Today: Oct 03, 2024

Unethical restaurant practices

Reece AlvarezStaff Writer

Instability, high rates of turnover and relatively loose oversight are all trademarks of working in the restaurant industry: as are lawsuits ranging from discrimination and sexual harassment to corrupt wage and labor practices. After eight years and seven jobs in the industry, it’s the wild west of the unskilled job market.

“The [restaurant] industry is the nation’s largest private sector employer,” Bob Bielinski said in a 2011 interview, head of the Restaurant Industry Practice within Corporate Finance at CIT, a Fortune 500 company. “A quarter of Americans today had their first job in a restaurant.”

The restaurant industry is undeniably a cornerstone of the American workforce; it is employing close to 13 million people and comprising 10 percent of the U.S. workforce, he added.

Restaurants are extremely attractive to young and unskilled workers, as well as students who traditionally have odd and limited hours available to work. A high school diploma and a good personality are often enough to get you through the door. In my experience, tips for part-time work have ranged anywhere from $400 to $800 a week. Compared with the average part-time cashier or sales representative, I would not have been able to support myself through school otherwise. The abundance of eligible employees and relative ease of getting a restaurant job has also lead to employees being taken advantage of, especially undocumented workers.

“Non-payment of overtime is always a big deal,” said Peter Goselin, a Hartford attorney specializing in wage and labor disputes.

“Employers often want to limit and control their expenses, mostly labor and overtime, by using a per-shift or per-week pay system no matter how long the shifts are,” he said.
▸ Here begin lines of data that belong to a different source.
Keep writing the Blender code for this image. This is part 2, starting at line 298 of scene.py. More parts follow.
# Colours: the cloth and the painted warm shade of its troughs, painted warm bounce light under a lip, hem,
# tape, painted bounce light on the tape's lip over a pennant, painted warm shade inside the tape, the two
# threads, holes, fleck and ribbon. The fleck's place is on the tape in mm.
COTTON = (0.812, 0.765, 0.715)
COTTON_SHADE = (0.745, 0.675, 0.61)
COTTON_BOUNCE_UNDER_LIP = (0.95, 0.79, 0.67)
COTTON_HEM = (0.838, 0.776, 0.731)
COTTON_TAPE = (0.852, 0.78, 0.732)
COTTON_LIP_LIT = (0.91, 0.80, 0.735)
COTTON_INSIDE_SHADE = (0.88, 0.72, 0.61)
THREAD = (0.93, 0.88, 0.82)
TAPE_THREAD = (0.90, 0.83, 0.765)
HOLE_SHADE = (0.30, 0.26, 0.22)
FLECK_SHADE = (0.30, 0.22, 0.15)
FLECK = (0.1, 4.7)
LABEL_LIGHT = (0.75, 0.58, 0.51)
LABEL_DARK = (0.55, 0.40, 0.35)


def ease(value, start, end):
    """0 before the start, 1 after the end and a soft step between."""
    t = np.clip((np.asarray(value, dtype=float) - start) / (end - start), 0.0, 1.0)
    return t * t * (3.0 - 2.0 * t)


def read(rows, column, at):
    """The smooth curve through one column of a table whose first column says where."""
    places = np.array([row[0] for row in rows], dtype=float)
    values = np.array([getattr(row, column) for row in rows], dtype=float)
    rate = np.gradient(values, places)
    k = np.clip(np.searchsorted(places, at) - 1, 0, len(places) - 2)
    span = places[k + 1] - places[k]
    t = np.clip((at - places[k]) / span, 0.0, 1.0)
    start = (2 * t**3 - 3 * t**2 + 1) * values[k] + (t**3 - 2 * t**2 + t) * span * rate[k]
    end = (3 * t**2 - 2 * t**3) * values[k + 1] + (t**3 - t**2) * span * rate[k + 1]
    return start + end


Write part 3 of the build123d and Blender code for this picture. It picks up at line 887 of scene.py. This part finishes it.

Making money owning a restaurant is not easy. It is a notoriously difficult industry with high failure rates and tight profit margins. I’ve seen employers make employees pay for mistakes, a practice used throughout the industry for a number of offenses. Make a mistake on a check, you pay; table walks out on a check, you might pay; broken dishes, plates, etc., might come out of your tips.

According to the Connecticut Department of Labor website, “An employer may not withhold or divert wages unless provided specifically by law,” yet it’s done all the time.

Frankly, the laws are complicated,” Goselin said.

Even employers have difficulty knowing what proper legal procedure is and what is not.

“In the restaurant industry as in a handful of others, there are probably as many employers violating wage and labor laws as there are complying with the laws,” he said. “Many employers genuinely make mistakes but others recklessly or possibly even deliberately break the law.”

Next to overtime, the disbursement of tips is the next major area of dispute. Restaurants allow individuals to keep their tips while others require them to pool tips together for more pay stability. Where I work, pay is based on merit determined by a vote of senior staff. While seemingly fair, inequalities can occur such as a female trainee receiving less than the normal training pay because she is considered a less experienced waitress by an all male staff.

The pooling of tips is a topic at the heart of much of the debate and controversy over tipped wages. This system is illegal in some states, only being allowed as a voluntary system implemented by employees. In Connecticut there are no laws regulating tip pools and some restaurants require it.

The Federal Fair Labor Standards Act makes it clear, “Only employees who customarily and regularly receive tips can participate in a tip pool.”

Interestingly enough, my current manager who is not a regularly tipped employee is part of the tip pool and receives a full waiter’s cut of the tips.

Eddie Barata, 56, worked as a bartender at the infamous Sparks Steak House in Manhattan (where Gambino crime family boss Paul Castellano was killed at the front door) for 14 years. He was part of a multi-million dollar lawsuit because wait staff was being forced to pool their tips with portions being used to pay a number of non-tipped employee’s wages.

“Managers were getting money from the waiters’ tips,” Barata said.

With the help of a number of employees, a lawsuit was brought against Sparks resulting in large payouts to compensate for years of lost tips.

With the recent $5.25 million lawsuit against famed chef Mario Batali for wage abuses similar to those experienced by Barata, Goselin said employers are starting to wise up to the financial dangers of not following wage and labor laws.

“There is starting to be an increase in awareness that these laws are being broken and employees are starting to assert their rights,” Goselin said.

A major difficulty employees have in asserting their rights is the fear of losing a good paying job.

“For whatever reason, you were always afraid to lose your job,” Barata said of his 14 years at Sparks.

These gray areas of just what exactly an employer can do are crossed all the time, fueled largely by the industry-wide attitude that wait staff are a dime a dozen.

“Most people are rightfully terrified for their jobs,” Goselin said.

I’ve heard a number of managers rally staff moral with the line, “We spend more time here than with our families.”

They are usually right. I consider the people I work with a type of family. They are kids as well as dedicated family men and women juggling multiple jobs or education. They make their living hustling on their feet at the whim of employers and customers usually without any benefits, abused rights, and not a crumb of job security.

“Restaurants think they can get away with it,” Goselin said.

And often they do, but even big names like Batali have seen employees are starting to understand their rights, and at times, are willing to risk their livelihoods to fight for them.